*Task description:* Output the material below in full, exactly as it is.

*Provided information:*
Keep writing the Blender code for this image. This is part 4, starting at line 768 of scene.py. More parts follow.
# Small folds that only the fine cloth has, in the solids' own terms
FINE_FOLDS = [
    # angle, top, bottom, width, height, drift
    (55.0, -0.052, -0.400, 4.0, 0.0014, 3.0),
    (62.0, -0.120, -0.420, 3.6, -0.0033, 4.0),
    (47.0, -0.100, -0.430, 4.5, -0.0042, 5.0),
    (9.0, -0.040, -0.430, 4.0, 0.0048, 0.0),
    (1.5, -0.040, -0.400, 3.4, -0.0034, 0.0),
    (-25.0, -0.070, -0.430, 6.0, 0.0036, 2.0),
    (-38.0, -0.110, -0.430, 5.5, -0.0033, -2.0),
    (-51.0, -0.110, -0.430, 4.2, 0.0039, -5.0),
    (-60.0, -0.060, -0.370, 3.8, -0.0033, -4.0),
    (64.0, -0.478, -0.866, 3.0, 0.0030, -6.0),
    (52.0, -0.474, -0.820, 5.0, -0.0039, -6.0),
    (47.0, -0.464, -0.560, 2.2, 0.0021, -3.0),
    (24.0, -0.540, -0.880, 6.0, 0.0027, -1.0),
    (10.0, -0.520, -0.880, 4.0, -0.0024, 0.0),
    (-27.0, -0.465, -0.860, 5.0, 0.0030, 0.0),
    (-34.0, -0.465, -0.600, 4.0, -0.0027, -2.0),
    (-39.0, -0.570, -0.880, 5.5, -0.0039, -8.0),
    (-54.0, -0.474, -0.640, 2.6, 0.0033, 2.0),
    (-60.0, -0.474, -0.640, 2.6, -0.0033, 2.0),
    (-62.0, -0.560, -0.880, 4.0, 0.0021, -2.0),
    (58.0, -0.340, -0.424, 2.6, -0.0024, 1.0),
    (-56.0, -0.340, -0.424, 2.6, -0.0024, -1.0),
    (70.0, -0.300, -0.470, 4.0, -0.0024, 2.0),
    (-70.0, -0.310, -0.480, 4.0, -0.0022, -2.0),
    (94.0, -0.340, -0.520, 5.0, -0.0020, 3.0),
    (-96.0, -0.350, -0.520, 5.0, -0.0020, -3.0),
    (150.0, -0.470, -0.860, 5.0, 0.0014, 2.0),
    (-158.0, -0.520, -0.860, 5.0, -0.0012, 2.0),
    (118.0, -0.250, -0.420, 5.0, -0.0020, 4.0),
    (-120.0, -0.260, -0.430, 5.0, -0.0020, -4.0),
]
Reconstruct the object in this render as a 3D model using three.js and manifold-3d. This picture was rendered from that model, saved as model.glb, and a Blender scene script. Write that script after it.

*Final result:*
Keep writing the Blender code for this image. This is part 4, starting at line 768 of scene.py. More parts follow.
# Small folds that only the fine cloth has, in the solids' own terms
FINE_FOLDS = [
    # angle, top, bottom, width, height, drift
    (55.0, -0.052, -0.400, 4.0, 0.0014, 3.0),
    (62.0, -0.120, -0.420, 3.6, -0.0033, 4.0),
    (47.0, -0.100, -0.430, 4.5, -0.0042, 5.0),
    (9.0, -0.040, -0.430, 4.0, 0.0048, 0.0),
    (1.5, -0.040, -0.400, 3.4, -0.0034, 0.0),
    (-25.0, -0.070, -0.430, 6.0, 0.0036, 2.0),
    (-38.0, -0.110, -0.430, 5.5, -0.0033, -2.0),
    (-51.0, -0.110, -0.430, 4.2, 0.0039, -5.0),
    (-60.0, -0.060, -0.370, 3.8, -0.0033, -4.0),
    (64.0, -0.478, -0.866, 3.0, 0.0030, -6.0),
    (52.0, -0.474, -0.820, 5.0, -0.0039, -6.0),
    (47.0, -0.464, -0.560, 2.2, 0.0021, -3.0),
    (24.0, -0.540, -0.880, 6.0, 0.0027, -1.0),
    (10.0, -0.520, -0.880, 4.0, -0.0024, 0.0),
    (-27.0, -0.465, -0.860, 5.0, 0.0030, 0.0),
    (-34.0, -0.465, -0.600, 4.0, -0.0027, -2.0),
    (-39.0, -0.570, -0.880, 5.5, -0.0039, -8.0),
    (-54.0, -0.474, -0.640, 2.6, 0.0033, 2.0),
    (-60.0, -0.474, -0.640, 2.6, -0.0033, 2.0),
    (-62.0, -0.560, -0.880, 4.0, 0.0021, -2.0),
    (58.0, -0.340, -0.424, 2.6, -0.0024, 1.0),
    (-56.0, -0.340, -0.424, 2.6, -0.0024, -1.0),
    (70.0, -0.300, -0.470, 4.0, -0.0024, 2.0),
    (-70.0, -0.310, -0.480, 4.0, -0.0022, -2.0),
    (94.0, -0.340, -0.520, 5.0, -0.0020, 3.0),
    (-96.0, -0.350, -0.520, 5.0, -0.0020, -3.0),
    (150.0, -0.470, -0.860, 5.0, 0.0014, 2.0),
    (-158.0, -0.520, -0.860, 5.0, -0.0012, 2.0),
    (118.0, -0.250, -0.420, 5.0, -0.0020, 4.0),
    (-120.0, -0.260, -0.430, 5.0, -0.0020, -4.0),
]
Reconstruct the object in this render as a 3D model using three.js and manifold-3d. This picture was rendered from that model, saved as model.glb, and a Blender scene script. Write that script after it.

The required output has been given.